Wie Arafat sich zum "Staatsmann" mauserte

Arafat
Jassir Arafat

Jassir Arafat war Schöpfer und Symbol des palästinensischen Nationalbewusstseins. Das Konzert der Nachrufe kann nicht darüber hinwegtäuschen, dass er in Verhandlungen mit Israel Gewalt und Terror dem schmerzhaften Friedens-Kompromiss vorzog. So versagte Mr. Palestine seinen leidenden Landsleuten die Erfüllung ihrer nationalen Sehnsüchte, die er schürte, international erfolgreich propagierte und für seine Machtspiele benutzte. Ein schlagendes Beispiel: die Charta der PLO.

Wenige Wochen vor Arafats Tod fahren wir durch die Strassen von Bethlehem. Unser Taxifahrer entpuppt sich als Propagandaminister in eigener und palästinensischer Sache. Er vergisst nicht, über die israelische Mauer zu schimpfen, und er wählt seine Route so, dass sie an möglichst vielen zerstörten Häusern vorbeiführt.

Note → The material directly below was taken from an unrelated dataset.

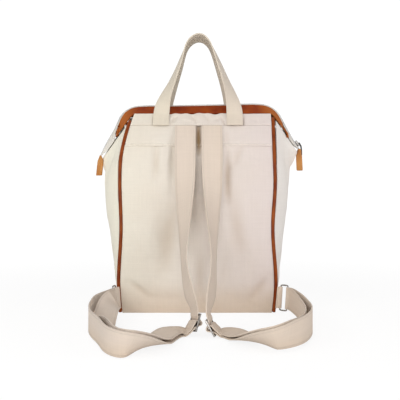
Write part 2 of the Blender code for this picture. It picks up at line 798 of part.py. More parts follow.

Aber nicht nur die Israeli kommen beim Fahrer – wir wollen ihn Ibrahim nennen – schlecht weg. Er kritisiert auch die eigene Führung massiv. Allen voran Jassir Arafat. Er kassiere viel Geld; die korrupte Führungsspitze sacke unglaublich viel ein. «Um uns, um das palästinensische Volk kümmern sie sich nicht», schildert Ibrahim. Und er ist nicht der einzige, der mit dem milliardenschweren Arafat nicht zufrieden ist.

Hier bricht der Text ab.